As might be expected, households that have been in their dwelling the longest are less likely to have a mortgage, with many of these households having paid off their housing loan. As at 2008, around half of all owner-occupier households had a mortgage, but only around one-fifth of those that had been in the same dwelling for more than 20 years had a mortgage (Graph 3). Not surprisingly, household surveys also suggest that housing purchases with mortgage finance are more common for younger households than for older households, as older households have built up higher levels of housing equity and other wealth. Since 1995, around 85 per cent of purchases by younger households involved a mortgage, compared with only around 20 per cent of purchases by households with a head over 55 years of age (Graph 5). The SIH also asks households questions about their motivation for moving, with households with a head over 55 years twice as likely to have reported that they moved to ‘downsize’ or for a ‘lifestyle change’ compared with younger households. In many cases this is likely to involve moving to a lower-valued property, further lessening the need for mortgage finance.
Over the past decade, first-home buyers have accounted for around 25–30 per cent of all home sales, although there has been significant variation in this proportion over time, partly reflecting changes in government grants to first-home buyers and the level of interest rates. In late 2008 and through 2009, first-home buyer activity was increased by the Australian Government’s First Home Owners Boost, which was introduced in October 2008 and phased out in late 2009. First-home buyer activity was also boosted by state government grant supplements and the reduction in interest rates over late 2008 and early 2009. In mid 2009, the number of first-home owner grants rose to its highest level on record, with grant recipients accounting for more than 40 per cent of total housing turnover (Graph 6). The number of first-home buyer housing loan approvals also rose to its highest share of total housing turnover since at least the mid 1990s. More recently, the share of first-home buyers in the housing market has declined, reflecting the reduction of most of the government grants and the increase in mortgage rates to around average levels. Given that first-home buyer loan approvals and grants have both fallen by around 30 per cent in the March quarter 2010, the first-home buyer share of overall housing turnover is likely to have declined significantly over the period.
The run-up and subsequent decline in first-home buyer activity has had an effect on the composition of housing turnover as, on average, first-home buyers are likely to buy less expensive houses than other buyers. Partly reflecting this, the share of total housing turnover in the least expensive suburbs rose during 2008 and remained elevated in early 2009. The subsequent decline in first-home buyer purchases has seen the share of housing turnover in the least expensive suburbs fall sharply, back to levels seen around the start of the decade.

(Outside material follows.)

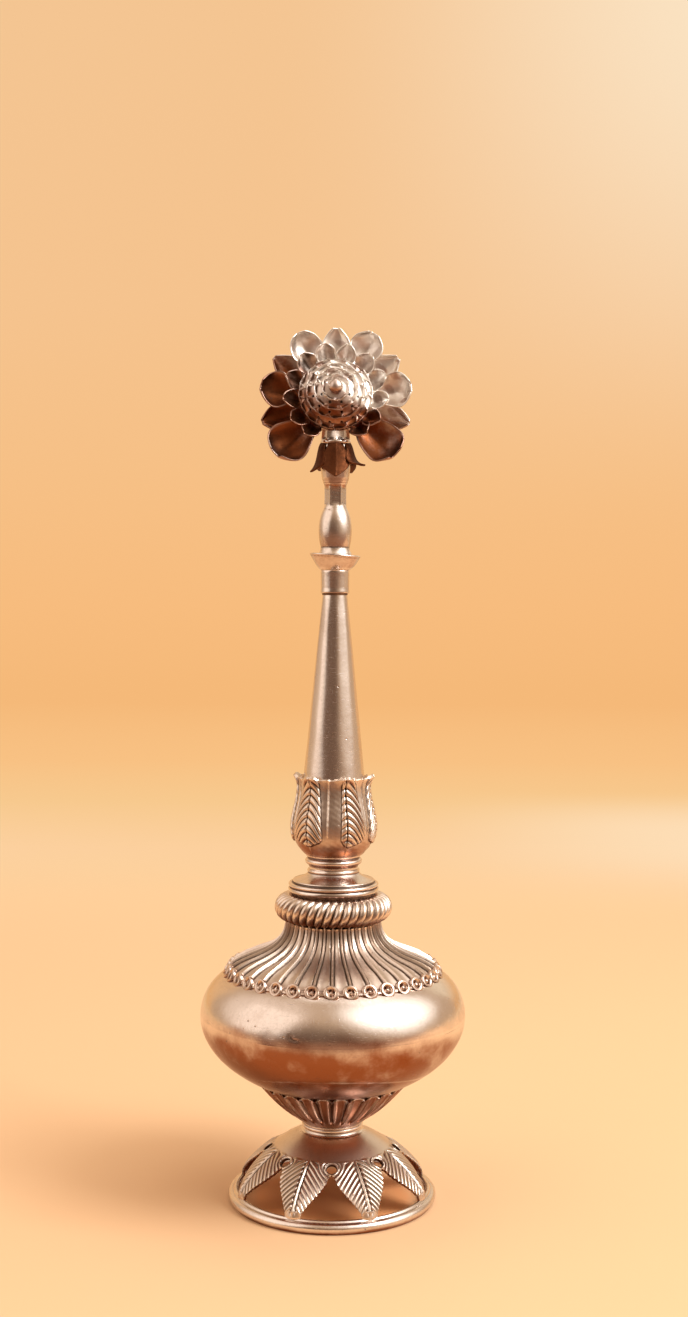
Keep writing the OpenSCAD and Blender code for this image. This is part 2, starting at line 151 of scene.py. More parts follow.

The changes in first-home buyer activity have had implications for measures of new lending, as first-home buyers are significantly more likely than repeat buyers to purchase a dwelling with a mortgage. Household surveys suggest that, on average, around 90 per cent of purchases by first-home buyers involve a mortgage, compared with around 65 per cent of owner-occupier repeat-buyer purchases (Graph 7). The share of mortgaged purchases by first-home buyers has also trended upwards over the past decade or so, which reflects both the increased availability of credit and the increase in housing prices relative to incomes. Consistent with this, there has been a modest upward trend in first-home buyer initial loan-to-valuation ratios over this period.
The combination of large movements in the first-home buyer share of housing turnover and the greater propensity of first-home buyers to use mortgages from financial institutions helps to explain the recent divergence between housing loan approvals and housing price growth. While movements in housing prices, auction clearance rates and housing loan approvals are typically highly correlated, over the six months to March 2010 the value of housing loan approvals fell by 16 per cent, while auction clearance rates and growth in housing prices remained buoyant (Graph 8). A rise in the proportion of housing purchases not involving mortgages from financial institutions, due to declining first-home buyer activity, provides part of the explanation for the divergence. The timing of the rise and fall in first-home buyer activity also corresponds with housing price developments at the lower end of the housing market. Housing prices in the least expensive suburbs began to increase in late 2008, earlier than the rise in the upper part of the market, and growth in housing prices in the least expensive suburbs has eased recently, consistent with reduced first-home buyer purchases. As the composition of housing turnover normalises, the more typical relationship between housing price growth, loan approvals and auction clearance rates is likely to be re-established.
* The authors are from Economic Analysis Department. [back to text]
- In the past, these data problems also made measuring growth in housing prices difficult as the early samples of sales were not representative of the broader housing stock. However, statistical approaches to control for these, and other issues associated with changing sample composition, have helped overcome this problem (see for example, Hansen, Prasad and Richards 2006).
- These estimates will understate total turnover as they do not include all newly built dwellings and transfers within families that are not sales.
- When people move house they often withdraw equity which is used for other expenditure, for example on other assets (see Schwartz et al 2006). Housing equity withdrawal (injection) is defined as the extent to which the net change in borrowing for housing is above (below) the net change in the housing stock (including alterations and additions).
- While the SIH tracks households, rather than dwellings, movements of owner-occupier households between dwellings are highly correlated with dwelling sales. The SIH suggests that in 2008, on average, owner-occupier households had been in their dwellings for 15 years.
- Estimates from HILDA are based on questions in both the 2002 and 2006 surveys about whether the household purchased their current dwelling with a mortgage and when that purchase occurred. The SIH estimates are based on questions about whether a household has purchased a dwelling and whether they have a mortgage on their dwelling in the survey years: 1999/00, 2000/01, 2002/03 and 2007/08.
Hansen J, N Prasad and A Richards (2006), ‘Measuring Housing Prices: An Update’, RBA Bulletin, June, pp 1–7.
Schwartz C, T Hampton, C Lewis and D Norman (2006), ‘A Survey of Housing Equity Withdrawal and Injection in Australia’, RBA Research Discussion Paper No 2006-08.